Sutradara Ramalho juga cukup pintar membangun ketegangan. Bahkan ketika mayat-mayat dalam film ini tidak pernah digambarkan sebagai ancaman, ada sesuatu yang benar-benar disturbing dari mereka. The Nightshifter menggunakan kombinasi CGI dan special effect praktis/tradisional untuk membangun imaji menakutkan tersebut. Mayat-mayat dan potongan-potongan tubuh manusia di kamar mayat yang banyak kita lihat di sepanjang film ini, dibuat menggunakan special effect praktis: boneka yang tampak seperti tubuh manusia betulan. Mungkin beberapa penonton yang tidak kuat melihat darah akan memalingkan wajah mereka dari layar di setiap adegan-adegan otopsi. Special effect CGI kemudian dipergunakan ketika mayat-mayat tersebut berbicara dengan Stênio. Tampaknya ada CGI berlapis-lapis pada wajah mayat, dan itu menciptakan imaji yang benar-benar disturbing, aneh, dan kadang juga sedikit lucu. Awalnya saya heran, mengapa mereka tidak menggunakan aktor asli saja daripada menambal wajah mayat dengan CGI. Tetapi kemudian saya menyadari apa yang membuat setiap mayat yang berbicara ini tampak janggal sekaligus disturbing secara visual, karena rahang mereka tetap diam saat mereka berbicara. Tenggorokan dan otot-otot pada leher mereka juga bisa tetap diam walaupun mulutnya berbicara. Mungkin feel “tidak alami” seperti itu yang membuatnya tampak janggal, dan hanya bisa didapatkan lewat jalan pintas CGI.

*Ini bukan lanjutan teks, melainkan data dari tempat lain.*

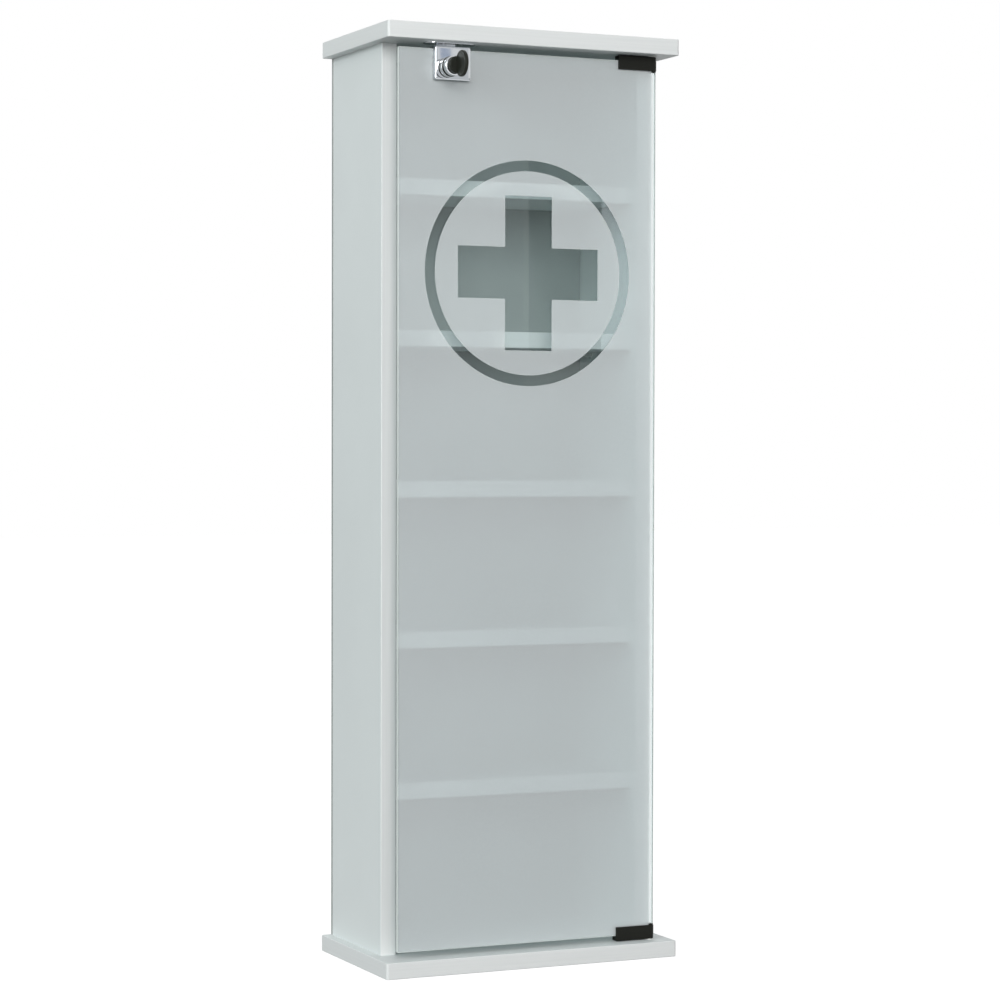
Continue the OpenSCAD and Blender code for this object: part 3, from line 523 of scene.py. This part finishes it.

Saya pribadi cukup menikmati film ini, dari mulai eksibisi darah dan organ tubuh serta mayat yang tidak terlalu berlebihan, plot dan ide yang menarik, hingga semua ketegangan yang dikemas dalam The Nightshifter. Saya juga menikmati perkawinan banyak genre dalam satu film seperti yang dilakukan dalam The Nightshifter, dan tentu saja saya akan merekomendasikannya kepada kalian yang mencari horror hantu yang menyegarkan. Memang pada babak terakhirnya, The Nightshifter memiliki banyak elemen klise supranatural dimana keluarga Stênio diteror oleh entitas supranatural yang ingin membalas dendam, tapi setidaknya tidak seklise film-film James Wan yang membosankan.